** Exercise directions **
Copy, without any alteration, the lines from the one that includes "# main chips, coil" up to and including the one that includes "for node in".

** Data lines **
+ + + + + + +

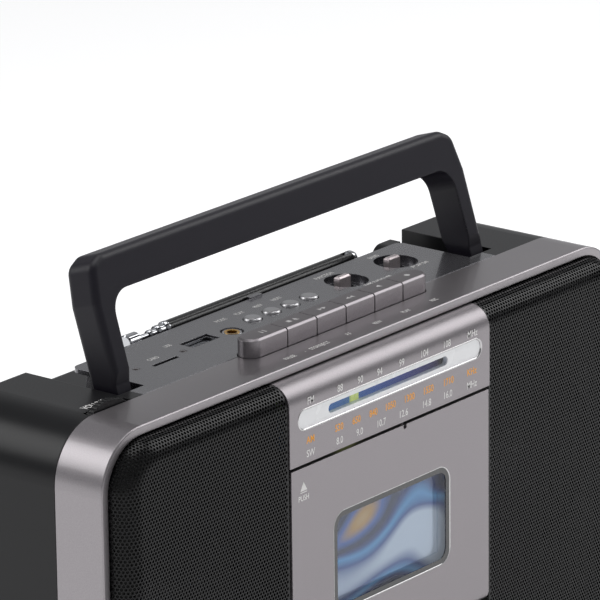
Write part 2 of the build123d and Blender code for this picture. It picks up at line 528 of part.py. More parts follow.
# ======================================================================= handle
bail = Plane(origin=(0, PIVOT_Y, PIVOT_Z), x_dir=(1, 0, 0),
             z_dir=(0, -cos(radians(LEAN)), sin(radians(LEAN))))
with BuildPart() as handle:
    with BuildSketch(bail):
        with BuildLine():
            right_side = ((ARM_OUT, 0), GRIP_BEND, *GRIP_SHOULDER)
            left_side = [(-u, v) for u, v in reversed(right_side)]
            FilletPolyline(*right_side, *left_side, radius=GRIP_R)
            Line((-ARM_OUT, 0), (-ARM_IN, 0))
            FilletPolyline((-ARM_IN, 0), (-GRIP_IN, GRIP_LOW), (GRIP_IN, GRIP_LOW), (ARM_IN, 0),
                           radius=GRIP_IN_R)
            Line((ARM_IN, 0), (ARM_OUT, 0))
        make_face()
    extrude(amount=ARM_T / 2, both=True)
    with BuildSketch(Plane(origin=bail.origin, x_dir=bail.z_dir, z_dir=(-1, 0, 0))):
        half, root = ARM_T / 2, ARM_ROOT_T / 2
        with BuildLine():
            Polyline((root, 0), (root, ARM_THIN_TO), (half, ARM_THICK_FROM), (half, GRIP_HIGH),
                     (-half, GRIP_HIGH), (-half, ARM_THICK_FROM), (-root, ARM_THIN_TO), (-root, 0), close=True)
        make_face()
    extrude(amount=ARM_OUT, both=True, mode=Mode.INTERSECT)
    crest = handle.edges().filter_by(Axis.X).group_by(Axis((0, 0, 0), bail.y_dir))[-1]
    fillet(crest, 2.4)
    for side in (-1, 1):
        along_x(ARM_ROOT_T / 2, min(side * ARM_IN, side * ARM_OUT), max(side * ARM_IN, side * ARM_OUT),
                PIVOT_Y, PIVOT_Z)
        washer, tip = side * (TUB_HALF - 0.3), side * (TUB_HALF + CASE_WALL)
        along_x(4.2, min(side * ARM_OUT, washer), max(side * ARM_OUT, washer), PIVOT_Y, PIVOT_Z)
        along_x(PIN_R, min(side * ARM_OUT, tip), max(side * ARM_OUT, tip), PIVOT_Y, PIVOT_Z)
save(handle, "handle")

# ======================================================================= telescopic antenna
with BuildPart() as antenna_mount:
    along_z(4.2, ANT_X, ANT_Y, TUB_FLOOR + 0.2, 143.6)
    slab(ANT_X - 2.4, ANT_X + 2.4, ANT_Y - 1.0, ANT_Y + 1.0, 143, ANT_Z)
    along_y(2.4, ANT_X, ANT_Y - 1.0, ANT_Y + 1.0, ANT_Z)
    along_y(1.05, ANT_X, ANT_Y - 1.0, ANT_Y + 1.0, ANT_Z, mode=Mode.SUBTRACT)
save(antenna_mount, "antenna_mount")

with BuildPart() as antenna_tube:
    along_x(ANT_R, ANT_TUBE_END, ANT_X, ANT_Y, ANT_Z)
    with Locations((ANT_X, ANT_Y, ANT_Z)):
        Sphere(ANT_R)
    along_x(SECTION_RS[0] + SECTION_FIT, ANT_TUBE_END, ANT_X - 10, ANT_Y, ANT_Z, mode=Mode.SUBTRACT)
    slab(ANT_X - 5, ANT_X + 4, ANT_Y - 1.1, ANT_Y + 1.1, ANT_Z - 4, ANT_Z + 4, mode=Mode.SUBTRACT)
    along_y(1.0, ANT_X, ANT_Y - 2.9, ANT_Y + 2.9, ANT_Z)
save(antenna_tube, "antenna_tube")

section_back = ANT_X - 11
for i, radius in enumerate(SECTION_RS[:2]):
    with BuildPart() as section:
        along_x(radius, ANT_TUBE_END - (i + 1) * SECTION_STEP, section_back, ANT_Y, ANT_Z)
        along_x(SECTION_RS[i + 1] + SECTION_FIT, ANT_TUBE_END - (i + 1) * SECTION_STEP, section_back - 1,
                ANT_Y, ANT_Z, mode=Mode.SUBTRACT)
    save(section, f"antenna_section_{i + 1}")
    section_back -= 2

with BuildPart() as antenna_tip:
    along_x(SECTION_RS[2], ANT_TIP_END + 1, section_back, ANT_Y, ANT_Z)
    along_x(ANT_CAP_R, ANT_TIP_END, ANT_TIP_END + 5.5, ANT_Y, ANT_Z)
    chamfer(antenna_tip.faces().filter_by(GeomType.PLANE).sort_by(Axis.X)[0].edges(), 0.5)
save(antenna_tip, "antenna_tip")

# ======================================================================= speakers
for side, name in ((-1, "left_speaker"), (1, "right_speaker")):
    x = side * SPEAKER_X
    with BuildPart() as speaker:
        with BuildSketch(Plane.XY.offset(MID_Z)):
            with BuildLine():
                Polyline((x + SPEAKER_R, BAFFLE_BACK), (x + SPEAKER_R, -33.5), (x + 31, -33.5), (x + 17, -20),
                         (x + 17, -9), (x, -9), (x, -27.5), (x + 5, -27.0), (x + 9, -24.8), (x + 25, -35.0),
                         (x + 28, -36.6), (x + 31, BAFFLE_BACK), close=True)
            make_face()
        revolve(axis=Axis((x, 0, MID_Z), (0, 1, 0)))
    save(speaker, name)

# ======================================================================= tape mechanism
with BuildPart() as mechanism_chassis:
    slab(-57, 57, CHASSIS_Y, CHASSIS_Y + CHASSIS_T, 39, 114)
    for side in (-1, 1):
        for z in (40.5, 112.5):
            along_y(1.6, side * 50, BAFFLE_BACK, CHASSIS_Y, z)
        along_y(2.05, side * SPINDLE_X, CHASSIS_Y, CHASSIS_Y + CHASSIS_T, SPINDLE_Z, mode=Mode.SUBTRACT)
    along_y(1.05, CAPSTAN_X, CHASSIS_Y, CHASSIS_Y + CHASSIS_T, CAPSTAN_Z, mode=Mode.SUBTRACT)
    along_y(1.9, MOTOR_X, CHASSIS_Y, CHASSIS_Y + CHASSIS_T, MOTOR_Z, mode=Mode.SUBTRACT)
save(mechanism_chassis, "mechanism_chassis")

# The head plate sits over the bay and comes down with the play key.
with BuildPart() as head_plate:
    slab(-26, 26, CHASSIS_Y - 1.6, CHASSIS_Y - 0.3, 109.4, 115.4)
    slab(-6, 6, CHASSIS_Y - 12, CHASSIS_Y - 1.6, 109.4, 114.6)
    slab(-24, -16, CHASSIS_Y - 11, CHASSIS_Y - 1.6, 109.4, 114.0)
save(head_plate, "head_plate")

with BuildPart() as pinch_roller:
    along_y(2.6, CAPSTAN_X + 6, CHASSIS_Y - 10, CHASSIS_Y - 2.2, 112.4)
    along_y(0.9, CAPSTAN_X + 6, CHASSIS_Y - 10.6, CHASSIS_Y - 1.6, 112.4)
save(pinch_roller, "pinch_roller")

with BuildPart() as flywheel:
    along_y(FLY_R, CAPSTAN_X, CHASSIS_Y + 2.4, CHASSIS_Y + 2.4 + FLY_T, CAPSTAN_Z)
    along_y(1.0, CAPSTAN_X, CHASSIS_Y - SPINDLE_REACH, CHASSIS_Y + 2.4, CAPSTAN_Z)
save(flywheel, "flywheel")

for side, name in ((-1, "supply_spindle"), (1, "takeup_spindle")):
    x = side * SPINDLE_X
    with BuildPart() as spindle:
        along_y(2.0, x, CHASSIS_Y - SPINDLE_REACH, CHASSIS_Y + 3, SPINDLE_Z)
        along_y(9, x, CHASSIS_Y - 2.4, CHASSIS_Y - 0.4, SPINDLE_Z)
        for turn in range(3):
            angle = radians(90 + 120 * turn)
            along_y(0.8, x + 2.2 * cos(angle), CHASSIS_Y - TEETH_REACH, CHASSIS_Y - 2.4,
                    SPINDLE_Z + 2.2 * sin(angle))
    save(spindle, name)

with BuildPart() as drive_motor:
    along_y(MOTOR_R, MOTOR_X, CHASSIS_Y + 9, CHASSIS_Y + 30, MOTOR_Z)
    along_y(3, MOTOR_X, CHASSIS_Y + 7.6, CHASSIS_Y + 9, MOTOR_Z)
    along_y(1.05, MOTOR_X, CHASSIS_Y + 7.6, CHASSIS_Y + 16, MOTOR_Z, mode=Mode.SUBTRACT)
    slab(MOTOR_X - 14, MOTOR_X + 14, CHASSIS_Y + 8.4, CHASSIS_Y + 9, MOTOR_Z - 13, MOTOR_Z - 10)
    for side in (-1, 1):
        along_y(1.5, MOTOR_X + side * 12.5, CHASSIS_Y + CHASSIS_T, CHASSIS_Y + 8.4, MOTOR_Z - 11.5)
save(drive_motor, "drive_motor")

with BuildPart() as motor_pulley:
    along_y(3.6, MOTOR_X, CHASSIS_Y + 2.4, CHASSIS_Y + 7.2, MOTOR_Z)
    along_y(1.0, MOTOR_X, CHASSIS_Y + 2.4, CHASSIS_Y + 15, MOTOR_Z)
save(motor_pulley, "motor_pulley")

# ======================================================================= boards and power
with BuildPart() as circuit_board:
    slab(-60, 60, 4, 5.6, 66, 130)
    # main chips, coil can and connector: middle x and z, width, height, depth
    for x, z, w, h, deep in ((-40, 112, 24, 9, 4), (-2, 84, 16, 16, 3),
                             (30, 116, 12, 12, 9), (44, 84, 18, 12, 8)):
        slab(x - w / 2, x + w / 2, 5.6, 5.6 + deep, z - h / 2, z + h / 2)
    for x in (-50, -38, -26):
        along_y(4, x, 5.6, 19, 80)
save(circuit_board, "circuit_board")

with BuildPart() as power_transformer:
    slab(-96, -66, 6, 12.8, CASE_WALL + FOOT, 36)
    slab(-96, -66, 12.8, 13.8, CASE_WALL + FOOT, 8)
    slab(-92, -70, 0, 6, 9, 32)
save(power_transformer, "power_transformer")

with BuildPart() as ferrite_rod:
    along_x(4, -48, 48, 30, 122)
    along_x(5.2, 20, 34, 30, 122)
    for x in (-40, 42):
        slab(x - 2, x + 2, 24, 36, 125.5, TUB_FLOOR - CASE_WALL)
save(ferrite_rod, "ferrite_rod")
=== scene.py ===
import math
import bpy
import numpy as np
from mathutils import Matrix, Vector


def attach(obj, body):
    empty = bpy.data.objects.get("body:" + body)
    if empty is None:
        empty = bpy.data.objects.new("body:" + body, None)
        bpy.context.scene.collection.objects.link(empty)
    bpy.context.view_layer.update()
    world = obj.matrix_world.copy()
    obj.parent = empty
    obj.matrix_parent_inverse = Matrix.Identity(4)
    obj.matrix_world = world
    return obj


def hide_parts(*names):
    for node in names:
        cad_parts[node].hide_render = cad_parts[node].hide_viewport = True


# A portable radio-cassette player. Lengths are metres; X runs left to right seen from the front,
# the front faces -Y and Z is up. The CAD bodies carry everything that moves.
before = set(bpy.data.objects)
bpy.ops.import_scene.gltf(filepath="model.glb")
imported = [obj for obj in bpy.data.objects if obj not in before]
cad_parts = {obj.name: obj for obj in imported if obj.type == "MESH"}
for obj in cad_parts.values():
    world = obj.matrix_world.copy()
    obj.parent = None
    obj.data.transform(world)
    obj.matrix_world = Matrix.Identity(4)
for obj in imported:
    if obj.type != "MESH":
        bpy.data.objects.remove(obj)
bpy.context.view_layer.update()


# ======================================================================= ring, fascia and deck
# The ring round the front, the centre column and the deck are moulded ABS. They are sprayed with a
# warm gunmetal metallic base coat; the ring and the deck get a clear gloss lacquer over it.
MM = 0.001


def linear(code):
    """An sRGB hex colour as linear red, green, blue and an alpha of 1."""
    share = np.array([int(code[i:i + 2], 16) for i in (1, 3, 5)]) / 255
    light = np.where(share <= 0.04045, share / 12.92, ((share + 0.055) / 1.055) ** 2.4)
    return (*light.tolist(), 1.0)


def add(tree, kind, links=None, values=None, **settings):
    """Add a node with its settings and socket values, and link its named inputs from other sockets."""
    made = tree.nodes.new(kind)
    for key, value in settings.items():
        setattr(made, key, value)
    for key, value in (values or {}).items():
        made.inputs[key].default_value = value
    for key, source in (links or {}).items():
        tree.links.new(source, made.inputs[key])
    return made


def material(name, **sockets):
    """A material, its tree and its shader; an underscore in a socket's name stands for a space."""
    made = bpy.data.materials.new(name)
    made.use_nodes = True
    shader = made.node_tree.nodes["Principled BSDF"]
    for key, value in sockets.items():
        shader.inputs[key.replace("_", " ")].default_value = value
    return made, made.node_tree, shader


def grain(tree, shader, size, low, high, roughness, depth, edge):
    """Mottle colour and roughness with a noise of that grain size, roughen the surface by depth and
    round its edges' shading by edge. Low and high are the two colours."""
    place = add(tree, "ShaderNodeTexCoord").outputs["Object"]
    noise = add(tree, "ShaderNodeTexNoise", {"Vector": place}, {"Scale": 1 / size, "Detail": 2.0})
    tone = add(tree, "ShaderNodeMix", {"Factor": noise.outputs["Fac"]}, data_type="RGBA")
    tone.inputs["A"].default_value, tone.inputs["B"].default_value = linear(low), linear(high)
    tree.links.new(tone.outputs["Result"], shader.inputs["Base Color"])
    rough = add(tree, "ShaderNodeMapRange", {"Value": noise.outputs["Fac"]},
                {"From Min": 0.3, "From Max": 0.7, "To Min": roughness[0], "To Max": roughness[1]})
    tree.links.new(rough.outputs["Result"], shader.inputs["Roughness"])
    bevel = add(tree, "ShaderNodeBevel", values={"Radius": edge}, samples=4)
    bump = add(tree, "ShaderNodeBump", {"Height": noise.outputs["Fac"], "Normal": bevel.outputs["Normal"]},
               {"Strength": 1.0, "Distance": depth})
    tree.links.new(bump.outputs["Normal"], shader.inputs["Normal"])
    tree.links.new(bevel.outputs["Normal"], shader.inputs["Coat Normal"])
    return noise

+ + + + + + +

** Written response **
    # main chips, coil can and connector: middle x and z, width, height, depth
    for x, z, w, h, deep in ((-40, 112, 24, 9, 4), (-2, 84, 16, 16, 3),
                             (30, 116, 12, 12, 9), (44, 84, 18, 12, 8)):
        slab(x - w / 2, x + w / 2, 5.6, 5.6 + deep, z - h / 2, z + h / 2)
    for x in (-50, -38, -26):
        along_y(4, x, 5.6, 19, 80)
save(circuit_board, "circuit_board")

with BuildPart() as power_transformer:
    slab(-96, -66, 6, 12.8, CASE_WALL + FOOT, 36)
    slab(-96, -66, 12.8, 13.8, CASE_WALL + FOOT, 8)
    slab(-92, -70, 0, 6, 9, 32)
save(power_transformer, "power_transformer")

with BuildPart() as ferrite_rod:
    along_x(4, -48, 48, 30, 122)
    along_x(5.2, 20, 34, 30, 122)
    for x in (-40, 42):
        slab(x - 2, x + 2, 24, 36, 125.5, TUB_FLOOR - CASE_WALL)
save(ferrite_rod, "ferrite_rod")
=== scene.py ===
import math
import bpy
import numpy as np
from mathutils import Matrix, Vector


def attach(obj, body):
    empty = bpy.data.objects.get("body:" + body)
    if empty is None:
        empty = bpy.data.objects.new("body:" + body, None)
        bpy.context.scene.collection.objects.link(empty)
    bpy.context.view_layer.update()
    world = obj.matrix_world.copy()
    obj.parent = empty
    obj.matrix_parent_inverse = Matrix.Identity(4)
    obj.matrix_world = world
    return obj


def hide_parts(*names):
    for node in names:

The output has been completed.